At a very fundamental level, every nation must identify its interests and choose the best ways and means to pursue them. For decades, the United States has chosen a robust defense strategy, providing its military with trillions of dollars to develop the capabilities it has today. For better or worse, the French have invested their money differently, opting to spend a much smaller percentage of its GDP on defense, dedicating public spending to other priorities such as social welfare programs. France currently spends 2.2 percent of its GDP on defense, compared to U.S. defense outlays that equal 4.7 percent. The French level of spending gives them thecapability to act -- such as their deployment of ground troops to Afghanistan or ground-attack planes to Libya -- but not the capacity to sustain such action for weeks and months.
Enter the U.S. Air Force, with a fleet tied together by a global network of command, control, communications, and computing systems. Although Washington's immediate dispute with Paris was triggered by a request for approximately $20 million to cover the operational costs of supporting French forces, these costs represent a tiny fraction of the investments it takes to build the capability and capacity to deploy forces around the world, command them, sustain them logistically, and provide precision strike capabilities to support them in combat.
The biggest costs are the aircraft themselves. The C-17 cargo aircraft is the workhorse of the Air Force, capable of conducting transoceanic flights with mid-air refueling en route, and delivering an infantry company (sans equipment) with every planeload. Each C-17 costs roughly $225 million; during the past three years alone, the Pentagon spent $4.5 billion on procuring new C-17s and maintaining older ones. The per-plane costs include some of the extensive research and development that went into these aircraft, but not all of it. The C-17 leverages decades of Air Force investment in previous aircraft such as the C-130, C-141, and C-5, as well as the broader U.S. aerospace industry. The end result from all these billions of dollars is an ability to project power around the world that is unparalleled by any other country -- in large part because no other country spends what is necessary to develop and maintain these capabilities.
However, planes without people are nothing. Even though it takes only three people to fly a C-17, maintaining and operating a fleet of cargo aircraft means the Air Force must recruit, train, house, pay, and care for thousands of pilots, technicians, mechanics, and support personnel. The average cost per active U.S. servicemember is $385,000 per year -- and pilots are significantly more expensive because of the millions of dollars necessary for initial and refresher training. And that figure does not include military retirement costs, nor the long-term care and benefits provided by the Department of Veterans Affairs. France does maintain a sizable military force, but its air force lacks the size and transport capability to truly give France a capacity to sustain global deployments like the current mission to Mali.

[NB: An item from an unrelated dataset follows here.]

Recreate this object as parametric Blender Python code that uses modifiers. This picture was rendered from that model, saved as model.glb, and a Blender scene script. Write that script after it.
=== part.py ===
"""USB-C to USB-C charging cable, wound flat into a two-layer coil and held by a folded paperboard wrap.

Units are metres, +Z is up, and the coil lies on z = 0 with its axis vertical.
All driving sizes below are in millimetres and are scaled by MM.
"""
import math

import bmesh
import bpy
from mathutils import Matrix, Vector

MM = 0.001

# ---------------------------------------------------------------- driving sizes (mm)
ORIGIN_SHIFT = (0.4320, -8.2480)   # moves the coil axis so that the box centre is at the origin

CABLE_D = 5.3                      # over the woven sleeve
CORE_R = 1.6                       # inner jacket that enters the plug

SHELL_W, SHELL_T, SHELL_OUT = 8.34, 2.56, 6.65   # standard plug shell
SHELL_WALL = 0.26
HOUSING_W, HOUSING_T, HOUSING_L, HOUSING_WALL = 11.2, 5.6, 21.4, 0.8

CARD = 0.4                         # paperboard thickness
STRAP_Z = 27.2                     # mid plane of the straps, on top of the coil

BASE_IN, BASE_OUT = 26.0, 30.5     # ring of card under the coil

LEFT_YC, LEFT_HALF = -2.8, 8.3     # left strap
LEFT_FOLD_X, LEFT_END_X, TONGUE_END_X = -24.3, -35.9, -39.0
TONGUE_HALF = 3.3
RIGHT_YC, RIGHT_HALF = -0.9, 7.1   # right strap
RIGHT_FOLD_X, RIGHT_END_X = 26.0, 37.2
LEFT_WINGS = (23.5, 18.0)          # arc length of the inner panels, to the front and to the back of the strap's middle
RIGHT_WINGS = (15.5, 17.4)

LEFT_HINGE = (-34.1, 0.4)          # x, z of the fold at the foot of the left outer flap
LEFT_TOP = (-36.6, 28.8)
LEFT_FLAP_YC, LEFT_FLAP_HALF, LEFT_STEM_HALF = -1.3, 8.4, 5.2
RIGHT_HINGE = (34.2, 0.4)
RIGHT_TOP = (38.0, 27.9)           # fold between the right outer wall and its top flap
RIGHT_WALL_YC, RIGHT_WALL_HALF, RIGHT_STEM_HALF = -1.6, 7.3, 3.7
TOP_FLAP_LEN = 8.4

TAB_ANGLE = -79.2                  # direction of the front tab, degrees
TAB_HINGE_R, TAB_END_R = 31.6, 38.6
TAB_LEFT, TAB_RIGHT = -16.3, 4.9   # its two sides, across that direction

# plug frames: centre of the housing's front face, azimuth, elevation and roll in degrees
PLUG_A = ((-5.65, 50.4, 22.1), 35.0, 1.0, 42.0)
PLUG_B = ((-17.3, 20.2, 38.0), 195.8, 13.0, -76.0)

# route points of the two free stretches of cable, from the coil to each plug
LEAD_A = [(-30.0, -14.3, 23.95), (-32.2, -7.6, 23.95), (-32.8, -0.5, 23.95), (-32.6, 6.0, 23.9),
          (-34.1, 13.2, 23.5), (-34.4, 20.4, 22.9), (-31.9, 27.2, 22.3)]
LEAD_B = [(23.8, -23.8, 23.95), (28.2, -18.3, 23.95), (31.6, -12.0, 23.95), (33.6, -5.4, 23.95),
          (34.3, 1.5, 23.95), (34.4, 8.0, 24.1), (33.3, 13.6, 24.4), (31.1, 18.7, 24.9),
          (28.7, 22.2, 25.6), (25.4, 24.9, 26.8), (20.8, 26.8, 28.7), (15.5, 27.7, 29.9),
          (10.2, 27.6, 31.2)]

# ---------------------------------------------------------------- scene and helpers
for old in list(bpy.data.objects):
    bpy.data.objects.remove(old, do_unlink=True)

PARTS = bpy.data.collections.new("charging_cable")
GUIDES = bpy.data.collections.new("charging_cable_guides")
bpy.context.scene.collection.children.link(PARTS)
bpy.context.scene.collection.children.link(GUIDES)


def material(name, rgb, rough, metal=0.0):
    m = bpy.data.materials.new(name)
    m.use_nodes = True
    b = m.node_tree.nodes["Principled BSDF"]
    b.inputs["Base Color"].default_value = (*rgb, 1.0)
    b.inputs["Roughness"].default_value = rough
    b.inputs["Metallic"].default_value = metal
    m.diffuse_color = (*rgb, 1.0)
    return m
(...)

In addition to planes and people, there are substantial operations and maintenance costs. Here again, the U.S. global transport capability rests on decades of multi-billion dollar investments in military training exercises, operations in Iraq and Afghanistan, and continuous maintenance for its aircraft. The C-17 costs roughly $12,000 per hour to fly, and U.S. airmen have logged many millions of miles, particularly over the past 12 years of war. These expenditures, combined with the procurement of people and machines, are necessary investments for any country if it wants to have the ability to move men and materiel around the world on a moment's notice, as the United States has done in Iraq, Afghanistan, Haiti, Korea, and countless other locations in the past decade.

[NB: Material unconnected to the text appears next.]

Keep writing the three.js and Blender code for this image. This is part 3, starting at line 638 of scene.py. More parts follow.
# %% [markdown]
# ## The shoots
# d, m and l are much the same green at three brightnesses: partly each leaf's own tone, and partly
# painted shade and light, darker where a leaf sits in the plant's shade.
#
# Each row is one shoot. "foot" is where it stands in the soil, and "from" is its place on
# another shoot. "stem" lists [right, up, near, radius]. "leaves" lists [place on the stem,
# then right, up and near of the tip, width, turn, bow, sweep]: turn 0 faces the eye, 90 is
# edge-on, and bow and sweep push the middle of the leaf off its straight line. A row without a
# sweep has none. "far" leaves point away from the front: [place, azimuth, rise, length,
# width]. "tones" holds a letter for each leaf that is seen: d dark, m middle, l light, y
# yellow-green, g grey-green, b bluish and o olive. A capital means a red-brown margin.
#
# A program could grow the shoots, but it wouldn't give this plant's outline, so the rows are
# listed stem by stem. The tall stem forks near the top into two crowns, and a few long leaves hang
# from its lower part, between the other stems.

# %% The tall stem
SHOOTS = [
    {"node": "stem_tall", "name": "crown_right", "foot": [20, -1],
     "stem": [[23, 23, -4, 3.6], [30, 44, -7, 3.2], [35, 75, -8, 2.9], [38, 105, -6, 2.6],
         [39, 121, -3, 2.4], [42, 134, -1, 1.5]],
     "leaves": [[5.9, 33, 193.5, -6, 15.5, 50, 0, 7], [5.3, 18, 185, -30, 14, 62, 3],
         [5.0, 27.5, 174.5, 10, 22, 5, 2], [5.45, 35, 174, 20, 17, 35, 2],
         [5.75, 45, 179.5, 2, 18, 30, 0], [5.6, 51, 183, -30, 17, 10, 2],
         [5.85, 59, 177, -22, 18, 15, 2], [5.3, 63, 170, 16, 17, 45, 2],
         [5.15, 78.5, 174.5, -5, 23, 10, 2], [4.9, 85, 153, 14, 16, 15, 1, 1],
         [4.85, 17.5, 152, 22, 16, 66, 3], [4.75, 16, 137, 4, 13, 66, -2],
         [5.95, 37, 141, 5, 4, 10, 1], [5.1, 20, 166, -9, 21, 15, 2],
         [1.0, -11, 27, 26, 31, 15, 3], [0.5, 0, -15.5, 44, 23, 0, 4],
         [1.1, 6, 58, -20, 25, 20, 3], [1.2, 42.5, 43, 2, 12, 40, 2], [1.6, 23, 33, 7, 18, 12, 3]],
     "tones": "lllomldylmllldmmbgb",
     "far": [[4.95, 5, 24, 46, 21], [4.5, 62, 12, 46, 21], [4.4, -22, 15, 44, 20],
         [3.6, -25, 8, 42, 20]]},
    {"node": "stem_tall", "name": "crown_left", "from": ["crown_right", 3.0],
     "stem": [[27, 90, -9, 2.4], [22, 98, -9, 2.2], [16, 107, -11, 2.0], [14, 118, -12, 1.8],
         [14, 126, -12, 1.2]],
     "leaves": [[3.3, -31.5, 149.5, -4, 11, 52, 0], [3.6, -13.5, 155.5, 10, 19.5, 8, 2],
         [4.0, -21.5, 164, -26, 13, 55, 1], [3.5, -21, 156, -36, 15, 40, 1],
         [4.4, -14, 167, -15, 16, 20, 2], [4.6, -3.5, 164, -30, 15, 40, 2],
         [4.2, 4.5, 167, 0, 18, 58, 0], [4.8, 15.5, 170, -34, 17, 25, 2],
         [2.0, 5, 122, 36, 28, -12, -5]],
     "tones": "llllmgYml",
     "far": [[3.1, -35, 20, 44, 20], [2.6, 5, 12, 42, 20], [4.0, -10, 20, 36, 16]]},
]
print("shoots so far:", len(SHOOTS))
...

For years, Republicans and Democrats alike have asked our allies (particularly those in NATO) to shoulder more of the cost for providing security in our interconnected world. To their credit, many allies -- including the French, Germans, British, Italians, Canadians, Australians, and Poles -- maintain robust ground forces and have provided significant numbers of troops in Afghanistan. However, these same countries have largely refrained from the types of long-term investment in their defense capabilities necessary to secure their interests (and ours) in places like Mali, Libya, or Syria. And, for better or worse, the United States enables this behavior by continuing to backstop these missions, whether with precision-guided munitions for the Libya campaign, or strategic airlift for the Mali offensive.
This tradeoff may be worthwhile in the short term. French forces are, after all, bravely sallying forth into the heart of northern Mali, where they are fighting Islamic militants who may, one day, seek to export violence to the West. This serves our interests as well as those of the French. And it may be the case, as Kori Schake writes, that denying such support now would merely antagonize our allies, and do nothing to force the French (or other allies) to pay for more of their foreign policy.
However, in an age of fiscal austerity and declining defense budgets, we cannot afford this arrangement indefinitely, or justify such expenditures for future conflicts where we have a tangential interest at best. At some point the United States must force this issue with its allies, lest we create a moral hazard by allowing France and other friends to construct a foreign policy that's built on a foundation of U.S. military capability and funded by U.S. taxpayers. We need a new business model for NATO, one in which our allies share their security burdens more smartly, with greater complementarity and collaboration between allies than we have today. To date our allies have resisted this model, largely because they think it will diminish their sovereignty. This must change, and only a "tough love" policy, such as the one being pushed by the White House on France now, will incentivize our allies to shoulder their share of the task, whether in Mali or the next place where we act in the world.